[Extracted records]
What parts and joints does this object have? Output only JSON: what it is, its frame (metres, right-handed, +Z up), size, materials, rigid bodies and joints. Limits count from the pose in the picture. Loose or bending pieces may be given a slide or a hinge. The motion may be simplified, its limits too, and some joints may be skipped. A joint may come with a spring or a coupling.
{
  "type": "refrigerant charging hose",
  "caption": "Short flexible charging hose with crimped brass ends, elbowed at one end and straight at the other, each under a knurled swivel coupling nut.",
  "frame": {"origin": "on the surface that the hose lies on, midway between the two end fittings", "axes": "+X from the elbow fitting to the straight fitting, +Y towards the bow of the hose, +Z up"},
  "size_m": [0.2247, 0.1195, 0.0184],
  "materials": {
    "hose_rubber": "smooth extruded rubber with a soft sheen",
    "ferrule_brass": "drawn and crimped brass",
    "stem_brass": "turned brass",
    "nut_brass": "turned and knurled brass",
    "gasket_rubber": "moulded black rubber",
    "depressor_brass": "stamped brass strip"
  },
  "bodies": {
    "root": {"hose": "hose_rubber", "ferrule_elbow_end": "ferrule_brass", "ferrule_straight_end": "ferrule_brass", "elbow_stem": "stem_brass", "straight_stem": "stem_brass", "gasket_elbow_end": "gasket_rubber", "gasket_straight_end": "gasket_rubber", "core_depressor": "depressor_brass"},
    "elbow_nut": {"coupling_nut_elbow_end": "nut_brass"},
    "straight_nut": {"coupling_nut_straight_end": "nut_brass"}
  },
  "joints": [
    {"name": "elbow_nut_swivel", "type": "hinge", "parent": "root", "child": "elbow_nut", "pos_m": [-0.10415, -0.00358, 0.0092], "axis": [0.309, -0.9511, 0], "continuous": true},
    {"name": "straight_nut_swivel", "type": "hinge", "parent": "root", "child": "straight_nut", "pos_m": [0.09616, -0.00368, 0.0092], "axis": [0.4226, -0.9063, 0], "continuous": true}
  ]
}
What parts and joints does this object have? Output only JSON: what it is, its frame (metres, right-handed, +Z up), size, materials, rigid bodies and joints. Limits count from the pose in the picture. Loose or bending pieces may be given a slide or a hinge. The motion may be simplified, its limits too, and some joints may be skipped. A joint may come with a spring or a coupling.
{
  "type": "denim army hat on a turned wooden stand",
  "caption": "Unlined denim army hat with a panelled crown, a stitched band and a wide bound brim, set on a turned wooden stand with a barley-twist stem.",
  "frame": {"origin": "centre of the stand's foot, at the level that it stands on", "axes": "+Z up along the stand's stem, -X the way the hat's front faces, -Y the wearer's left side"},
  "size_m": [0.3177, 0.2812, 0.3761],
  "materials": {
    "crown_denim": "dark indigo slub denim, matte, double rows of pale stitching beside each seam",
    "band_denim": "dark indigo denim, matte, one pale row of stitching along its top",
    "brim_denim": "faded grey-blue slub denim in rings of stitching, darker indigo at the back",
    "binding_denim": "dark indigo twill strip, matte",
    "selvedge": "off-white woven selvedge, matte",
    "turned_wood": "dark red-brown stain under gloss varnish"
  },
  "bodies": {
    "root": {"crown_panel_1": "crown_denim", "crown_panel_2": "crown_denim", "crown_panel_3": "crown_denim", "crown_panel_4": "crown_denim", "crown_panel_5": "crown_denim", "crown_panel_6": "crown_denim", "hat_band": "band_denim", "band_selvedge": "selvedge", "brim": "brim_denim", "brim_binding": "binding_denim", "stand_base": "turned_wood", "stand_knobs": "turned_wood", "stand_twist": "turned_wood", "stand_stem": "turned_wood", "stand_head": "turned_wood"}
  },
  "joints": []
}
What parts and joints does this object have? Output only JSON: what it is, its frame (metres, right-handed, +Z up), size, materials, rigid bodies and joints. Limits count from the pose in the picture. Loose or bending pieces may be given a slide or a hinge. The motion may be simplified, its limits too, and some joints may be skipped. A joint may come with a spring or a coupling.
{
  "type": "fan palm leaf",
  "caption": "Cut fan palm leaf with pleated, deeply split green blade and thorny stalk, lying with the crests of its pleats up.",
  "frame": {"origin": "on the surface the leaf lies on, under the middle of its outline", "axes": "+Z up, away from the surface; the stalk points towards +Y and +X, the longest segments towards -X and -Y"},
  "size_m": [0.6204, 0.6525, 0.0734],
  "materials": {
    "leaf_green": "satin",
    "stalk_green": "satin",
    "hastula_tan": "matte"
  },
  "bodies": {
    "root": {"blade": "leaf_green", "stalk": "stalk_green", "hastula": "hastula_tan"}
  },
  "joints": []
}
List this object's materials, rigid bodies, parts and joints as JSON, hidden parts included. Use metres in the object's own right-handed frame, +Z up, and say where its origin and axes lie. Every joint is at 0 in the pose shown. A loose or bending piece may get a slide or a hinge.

Directive:
Output all of the data again. Match it exactly.

Correct response:
What parts and joints does this object have? Output only JSON: what it is, its frame (metres, right-handed, +Z up), size, materials, rigid bodies and joints. Limits count from the pose in the picture. Loose or bending pieces may be given a slide or a hinge. The motion may be simplified, its limits too, and some joints may be skipped. A joint may come with a spring or a coupling.
{
  "type": "refrigerant charging hose",
  "caption": "Short flexible charging hose with crimped brass ends, elbowed at one end and straight at the other, each under a knurled swivel coupling nut.",
  "frame": {"origin": "on the surface that the hose lies on, midway between the two end fittings", "axes": "+X from the elbow fitting to the straight fitting, +Y towards the bow of the hose, +Z up"},
  "size_m": [0.2247, 0.1195, 0.0184],
  "materials": {
    "hose_rubber": "smooth extruded rubber with a soft sheen",
    "ferrule_brass": "drawn and crimped brass",
    "stem_brass": "turned brass",
    "nut_brass": "turned and knurled brass",
    "gasket_rubber": "moulded black rubber",
    "depressor_brass": "stamped brass strip"
  },
  "bodies": {
    "root": {"hose": "hose_rubber", "ferrule_elbow_end": "ferrule_brass", "ferrule_straight_end": "ferrule_brass", "elbow_stem": "stem_brass", "straight_stem": "stem_brass", "gasket_elbow_end": "gasket_rubber", "gasket_straight_end": "gasket_rubber", "core_depressor": "depressor_brass"},
    "elbow_nut": {"coupling_nut_elbow_end": "nut_brass"},
    "straight_nut": {"coupling_nut_straight_end": "nut_brass"}
  },
  "joints": [
    {"name": "elbow_nut_swivel", "type": "hinge", "parent": "root", "child": "elbow_nut", "pos_m": [-0.10415, -0.00358, 0.0092], "axis": [0.309, -0.9511, 0], "continuous": true},
    {"name": "straight_nut_swivel", "type": "hinge", "parent": "root", "child": "straight_nut", "pos_m": [0.09616, -0.00368, 0.0092], "axis": [0.4226, -0.9063, 0], "continuous": true}
  ]
}
What parts and joints does this object have? Output only JSON: what it is, its frame (metres, right-handed, +Z up), size, materials, rigid bodies and joints. Limits count from the pose in the picture. Loose or bending pieces may be given a slide or a hinge. The motion may be simplified, its limits too, and some joints may be skipped. A joint may come with a spring or a coupling.
{
  "type": "denim army hat on a turned wooden stand",
  "caption": "Unlined denim army hat with a panelled crown, a stitched band and a wide bound brim, set on a turned wooden stand with a barley-twist stem.",
  "frame": {"origin": "centre of the stand's foot, at the level that it stands on", "axes": "+Z up along the stand's stem, -X the way the hat's front faces, -Y the wearer's left side"},
  "size_m": [0.3177, 0.2812, 0.3761],
  "materials": {
    "crown_denim": "dark indigo slub denim, matte, double rows of pale stitching beside each seam",
    "band_denim": "dark indigo denim, matte, one pale row of stitching along its top",
    "brim_denim": "faded grey-blue slub denim in rings of stitching, darker indigo at the back",
    "binding_denim": "dark indigo twill strip, matte",
    "selvedge": "off-white woven selvedge, matte",
    "turned_wood": "dark red-brown stain under gloss varnish"
  },
  "bodies": {
    "root": {"crown_panel_1": "crown_denim", "crown_panel_2": "crown_denim", "crown_panel_3": "crown_denim", "crown_panel_4": "crown_denim", "crown_panel_5": "crown_denim", "crown_panel_6": "crown_denim", "hat_band": "band_denim", "band_selvedge": "selvedge", "brim": "brim_denim", "brim_binding": "binding_denim", "stand_base": "turned_wood", "stand_knobs": "turned_wood", "stand_twist": "turned_wood", "stand_stem": "turned_wood", "stand_head": "turned_wood"}
  },
  "joints": []
}
What parts and joints does this object have? Output only JSON: what it is, its frame (metres, right-handed, +Z up), size, materials, rigid bodies and joints. Limits count from the pose in the picture. Loose or bending pieces may be given a slide or a hinge. The motion may be simplified, its limits too, and some joints may be skipped. A joint may come with a spring or a coupling.
{
  "type": "fan palm leaf",
  "caption": "Cut fan palm leaf with pleated, deeply split green blade and thorny stalk, lying with the crests of its pleats up.",
  "frame": {"origin": "on the surface the leaf lies on, under the middle of its outline", "axes": "+Z up, away from the surface; the stalk points towards +Y and +X, the longest segments towards -X and -Y"},
  "size_m": [0.6204, 0.6525, 0.0734],
  "materials": {
    "leaf_green": "satin",
    "stalk_green": "satin",
    "hastula_tan": "matte"
  },
  "bodies": {
    "root": {"blade": "leaf_green", "stalk": "stalk_green", "hastula": "hastula_tan"}
  },
  "joints": []
}
List this object's materials, rigid bodies, parts and joints as JSON, hidden parts included. Use metres in the object's own right-handed frame, +Z up, and say where its origin and axes lie. Every joint is at 0 in the pose shown. A loose or bending piece may get a slide or a hinge.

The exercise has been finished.